Quantum Calculations of the Velocity Dependence of the Differential and Total Cross Sections for Elastic Scattering of Molecular Beams

Abstract

The partial wave treatment (phase shift analysis) of the elastic scattering of molecular beams [J. Chem. Phys. 33, 795 (1960)] is applied to the calculation of the velocity dependence of the differential and total cross sections for an assumed L‐J (12, 6) potential. For most of the calculations, the ε, σ values are chosen to correspond to the H₂–Hg system. The range of the velocity parameter A≡kσ=μvσ/ℏ is from 3 to 30; this is equivalent to a 100‐fold variation in H₂ beam temperature (approx 8.2–820°K). Computations of the angular distribution of the scattering dσ(θ)/dΩ and the total cross section Q as a function of A are reported.
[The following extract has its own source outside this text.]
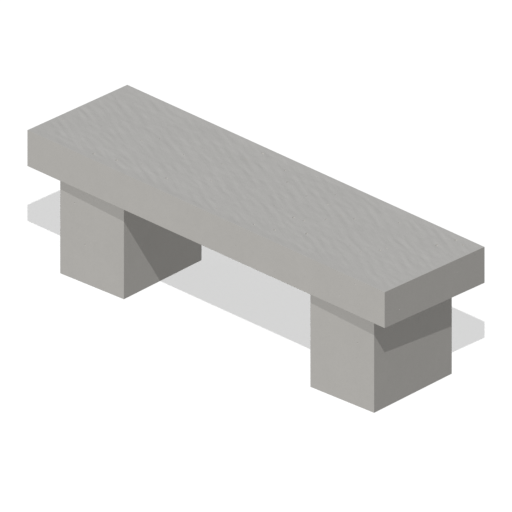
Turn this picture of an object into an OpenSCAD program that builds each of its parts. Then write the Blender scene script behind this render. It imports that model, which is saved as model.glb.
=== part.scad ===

A correlation of the interference maxima in dσ(θ)/dΩ is presented. The Massey‐Mohr approximation for Q(A) for an inverse sixth‐power attractive potential is compared with the present calculations for the L‐J (12, 6) potential. Significant undulatory deviations are noted at low A; this effect is attributed to the existence of the broad maximum in the phase shift curve η(l), which, in turn, originates from the negative repulsive phases at low l. Consideration is given to the question of the sensitivity of the scattering to the repulsive part of the potential.